### Stated task
Work out how many lines hold the string "bodies". Give that number and nothing more.

§ §

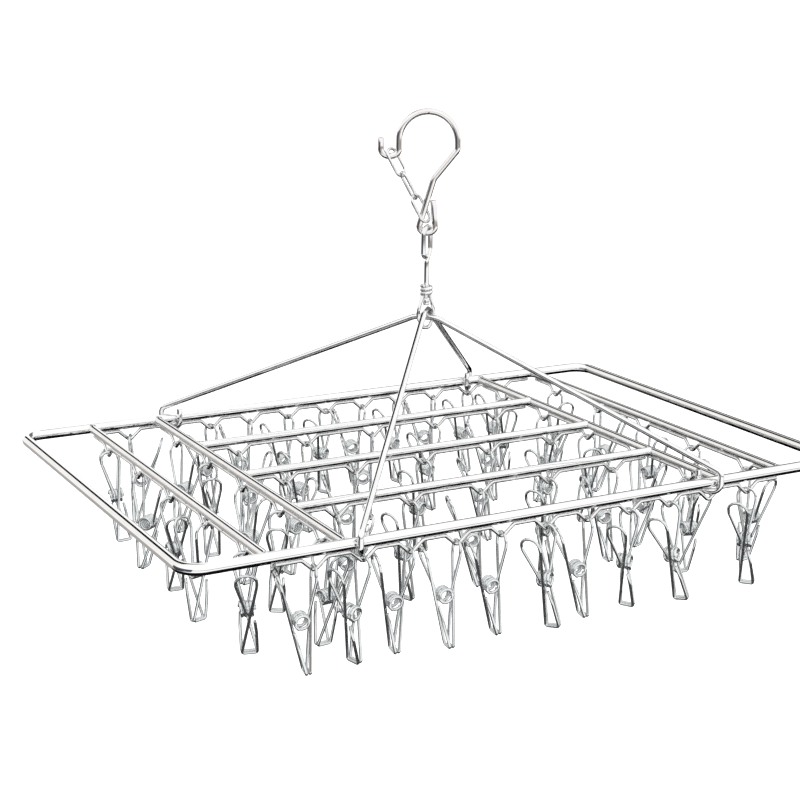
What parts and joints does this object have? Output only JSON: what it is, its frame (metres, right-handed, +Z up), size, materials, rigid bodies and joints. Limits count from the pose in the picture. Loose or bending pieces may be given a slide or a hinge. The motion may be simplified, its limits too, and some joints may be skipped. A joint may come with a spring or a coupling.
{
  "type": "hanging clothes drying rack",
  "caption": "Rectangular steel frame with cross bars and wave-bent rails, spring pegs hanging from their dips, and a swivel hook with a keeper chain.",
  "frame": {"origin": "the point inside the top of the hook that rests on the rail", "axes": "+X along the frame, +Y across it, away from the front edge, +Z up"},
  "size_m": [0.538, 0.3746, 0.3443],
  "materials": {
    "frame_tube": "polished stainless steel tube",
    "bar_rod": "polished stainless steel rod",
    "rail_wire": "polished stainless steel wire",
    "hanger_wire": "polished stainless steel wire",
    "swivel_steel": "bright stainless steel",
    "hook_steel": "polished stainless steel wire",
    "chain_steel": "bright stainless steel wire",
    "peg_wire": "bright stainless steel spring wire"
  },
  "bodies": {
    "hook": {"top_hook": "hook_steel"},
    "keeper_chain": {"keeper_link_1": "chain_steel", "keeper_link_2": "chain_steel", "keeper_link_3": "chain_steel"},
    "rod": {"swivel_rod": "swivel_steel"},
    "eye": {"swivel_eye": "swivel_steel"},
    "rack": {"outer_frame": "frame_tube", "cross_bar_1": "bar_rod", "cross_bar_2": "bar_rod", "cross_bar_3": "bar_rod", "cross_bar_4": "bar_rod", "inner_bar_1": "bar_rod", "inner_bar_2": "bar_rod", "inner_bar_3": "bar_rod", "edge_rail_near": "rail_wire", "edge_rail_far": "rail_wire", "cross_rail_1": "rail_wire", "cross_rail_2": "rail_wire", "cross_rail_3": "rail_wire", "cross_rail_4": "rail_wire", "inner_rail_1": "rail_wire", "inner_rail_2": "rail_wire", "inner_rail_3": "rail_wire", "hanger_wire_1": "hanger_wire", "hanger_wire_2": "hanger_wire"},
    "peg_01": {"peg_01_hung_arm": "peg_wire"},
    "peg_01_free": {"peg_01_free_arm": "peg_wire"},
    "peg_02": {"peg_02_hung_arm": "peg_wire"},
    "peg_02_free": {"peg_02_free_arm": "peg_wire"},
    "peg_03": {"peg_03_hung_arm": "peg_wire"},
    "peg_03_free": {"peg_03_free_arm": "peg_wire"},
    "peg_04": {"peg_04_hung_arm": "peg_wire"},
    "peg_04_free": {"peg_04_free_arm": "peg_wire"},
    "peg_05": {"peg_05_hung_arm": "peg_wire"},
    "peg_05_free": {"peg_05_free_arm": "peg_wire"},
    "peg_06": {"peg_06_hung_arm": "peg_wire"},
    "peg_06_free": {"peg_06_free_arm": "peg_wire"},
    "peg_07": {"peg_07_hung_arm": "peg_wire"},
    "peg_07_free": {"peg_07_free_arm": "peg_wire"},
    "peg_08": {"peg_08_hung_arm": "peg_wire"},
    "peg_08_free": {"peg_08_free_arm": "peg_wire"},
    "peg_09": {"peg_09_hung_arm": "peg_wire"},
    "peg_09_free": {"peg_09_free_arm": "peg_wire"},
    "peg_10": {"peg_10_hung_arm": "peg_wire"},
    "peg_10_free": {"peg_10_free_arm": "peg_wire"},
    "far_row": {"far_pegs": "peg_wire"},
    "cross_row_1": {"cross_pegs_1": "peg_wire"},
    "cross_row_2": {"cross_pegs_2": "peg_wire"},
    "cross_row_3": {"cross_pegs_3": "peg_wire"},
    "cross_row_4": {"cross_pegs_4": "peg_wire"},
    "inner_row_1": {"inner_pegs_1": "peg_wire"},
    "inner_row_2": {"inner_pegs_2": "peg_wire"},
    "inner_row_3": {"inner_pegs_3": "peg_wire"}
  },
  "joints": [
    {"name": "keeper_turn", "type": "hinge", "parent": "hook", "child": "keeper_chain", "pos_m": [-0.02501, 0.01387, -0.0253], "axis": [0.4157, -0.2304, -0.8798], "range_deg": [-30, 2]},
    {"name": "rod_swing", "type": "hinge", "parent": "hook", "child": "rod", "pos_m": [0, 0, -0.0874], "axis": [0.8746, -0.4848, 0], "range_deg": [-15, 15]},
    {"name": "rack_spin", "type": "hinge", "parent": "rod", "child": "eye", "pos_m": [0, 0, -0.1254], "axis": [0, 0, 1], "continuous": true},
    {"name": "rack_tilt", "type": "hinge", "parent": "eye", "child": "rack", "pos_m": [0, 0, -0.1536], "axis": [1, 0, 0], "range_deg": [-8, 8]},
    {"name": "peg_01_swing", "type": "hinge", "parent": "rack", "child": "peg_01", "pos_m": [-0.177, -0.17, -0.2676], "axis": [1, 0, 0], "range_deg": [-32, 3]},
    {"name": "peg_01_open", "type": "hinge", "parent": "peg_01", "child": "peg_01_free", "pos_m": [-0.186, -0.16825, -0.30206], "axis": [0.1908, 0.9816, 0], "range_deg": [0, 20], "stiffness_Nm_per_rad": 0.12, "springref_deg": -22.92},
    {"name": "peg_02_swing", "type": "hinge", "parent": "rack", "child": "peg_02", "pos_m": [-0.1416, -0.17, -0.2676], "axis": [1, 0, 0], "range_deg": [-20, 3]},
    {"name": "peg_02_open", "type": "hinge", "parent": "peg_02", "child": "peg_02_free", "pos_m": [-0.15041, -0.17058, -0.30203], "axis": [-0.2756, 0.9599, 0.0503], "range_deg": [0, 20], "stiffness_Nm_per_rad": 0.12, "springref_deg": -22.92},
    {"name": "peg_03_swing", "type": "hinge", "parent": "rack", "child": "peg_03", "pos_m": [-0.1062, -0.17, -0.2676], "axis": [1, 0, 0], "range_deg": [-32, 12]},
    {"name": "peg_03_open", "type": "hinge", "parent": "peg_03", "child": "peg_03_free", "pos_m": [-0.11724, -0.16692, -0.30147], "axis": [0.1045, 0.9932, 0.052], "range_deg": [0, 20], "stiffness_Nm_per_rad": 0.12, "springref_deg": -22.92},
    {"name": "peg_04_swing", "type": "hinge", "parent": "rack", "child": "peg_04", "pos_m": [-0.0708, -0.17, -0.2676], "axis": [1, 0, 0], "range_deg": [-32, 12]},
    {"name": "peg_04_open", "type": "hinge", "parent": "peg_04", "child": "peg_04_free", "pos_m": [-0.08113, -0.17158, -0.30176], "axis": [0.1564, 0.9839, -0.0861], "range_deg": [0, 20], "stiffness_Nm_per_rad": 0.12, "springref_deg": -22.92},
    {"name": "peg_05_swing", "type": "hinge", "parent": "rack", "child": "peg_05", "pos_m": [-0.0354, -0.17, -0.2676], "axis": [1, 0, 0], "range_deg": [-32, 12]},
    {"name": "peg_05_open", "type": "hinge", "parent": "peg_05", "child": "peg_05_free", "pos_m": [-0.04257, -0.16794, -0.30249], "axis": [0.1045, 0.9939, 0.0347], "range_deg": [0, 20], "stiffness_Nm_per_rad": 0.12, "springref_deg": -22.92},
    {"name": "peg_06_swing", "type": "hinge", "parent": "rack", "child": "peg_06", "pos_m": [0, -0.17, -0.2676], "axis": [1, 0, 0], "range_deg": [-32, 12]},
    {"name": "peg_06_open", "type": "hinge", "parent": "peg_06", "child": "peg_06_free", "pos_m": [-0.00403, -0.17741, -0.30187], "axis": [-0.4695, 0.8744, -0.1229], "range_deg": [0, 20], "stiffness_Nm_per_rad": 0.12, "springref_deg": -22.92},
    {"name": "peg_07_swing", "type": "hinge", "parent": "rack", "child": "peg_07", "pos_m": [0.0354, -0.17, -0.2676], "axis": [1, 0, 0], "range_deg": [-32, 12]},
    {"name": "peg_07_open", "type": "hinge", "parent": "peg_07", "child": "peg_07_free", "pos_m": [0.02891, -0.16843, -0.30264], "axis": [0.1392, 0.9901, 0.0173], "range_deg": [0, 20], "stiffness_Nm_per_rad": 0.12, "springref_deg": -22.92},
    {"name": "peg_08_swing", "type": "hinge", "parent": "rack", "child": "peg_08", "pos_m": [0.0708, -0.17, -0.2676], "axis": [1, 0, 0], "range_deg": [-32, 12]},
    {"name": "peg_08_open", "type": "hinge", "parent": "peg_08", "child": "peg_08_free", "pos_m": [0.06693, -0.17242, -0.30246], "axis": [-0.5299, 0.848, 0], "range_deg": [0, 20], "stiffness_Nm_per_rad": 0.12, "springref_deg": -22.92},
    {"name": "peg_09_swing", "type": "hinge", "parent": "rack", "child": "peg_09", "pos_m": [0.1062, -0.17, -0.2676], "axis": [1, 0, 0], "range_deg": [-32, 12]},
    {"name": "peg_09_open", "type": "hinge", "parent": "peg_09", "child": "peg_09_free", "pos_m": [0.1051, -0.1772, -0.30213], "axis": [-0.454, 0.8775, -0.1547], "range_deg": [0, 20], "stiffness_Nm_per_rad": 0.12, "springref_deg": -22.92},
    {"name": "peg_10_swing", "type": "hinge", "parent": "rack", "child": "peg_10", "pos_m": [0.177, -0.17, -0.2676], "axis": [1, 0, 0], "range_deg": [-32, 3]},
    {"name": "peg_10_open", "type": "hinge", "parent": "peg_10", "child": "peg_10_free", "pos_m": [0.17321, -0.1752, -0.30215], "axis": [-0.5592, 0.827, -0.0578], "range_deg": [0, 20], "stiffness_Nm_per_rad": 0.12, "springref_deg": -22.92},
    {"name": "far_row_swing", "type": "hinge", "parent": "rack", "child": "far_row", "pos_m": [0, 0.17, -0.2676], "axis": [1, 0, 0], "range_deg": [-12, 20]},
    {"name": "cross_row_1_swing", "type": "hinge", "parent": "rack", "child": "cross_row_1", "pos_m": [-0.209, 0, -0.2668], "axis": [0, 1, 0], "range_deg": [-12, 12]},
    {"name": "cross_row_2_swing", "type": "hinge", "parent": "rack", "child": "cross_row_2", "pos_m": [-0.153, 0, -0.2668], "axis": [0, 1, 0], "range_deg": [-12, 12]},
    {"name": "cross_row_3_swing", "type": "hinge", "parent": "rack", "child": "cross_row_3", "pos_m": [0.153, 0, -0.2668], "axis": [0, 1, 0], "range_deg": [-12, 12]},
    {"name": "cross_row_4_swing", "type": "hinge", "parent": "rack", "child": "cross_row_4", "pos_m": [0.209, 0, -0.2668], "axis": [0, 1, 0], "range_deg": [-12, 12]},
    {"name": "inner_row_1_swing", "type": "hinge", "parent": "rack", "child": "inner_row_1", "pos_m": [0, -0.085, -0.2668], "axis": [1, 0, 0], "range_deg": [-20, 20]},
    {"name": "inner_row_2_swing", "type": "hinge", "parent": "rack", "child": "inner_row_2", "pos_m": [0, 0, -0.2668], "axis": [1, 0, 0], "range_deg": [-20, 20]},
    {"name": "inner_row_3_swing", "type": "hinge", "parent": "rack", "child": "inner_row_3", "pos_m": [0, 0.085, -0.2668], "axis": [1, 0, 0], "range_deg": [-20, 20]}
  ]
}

§ §

### Exercise solution
2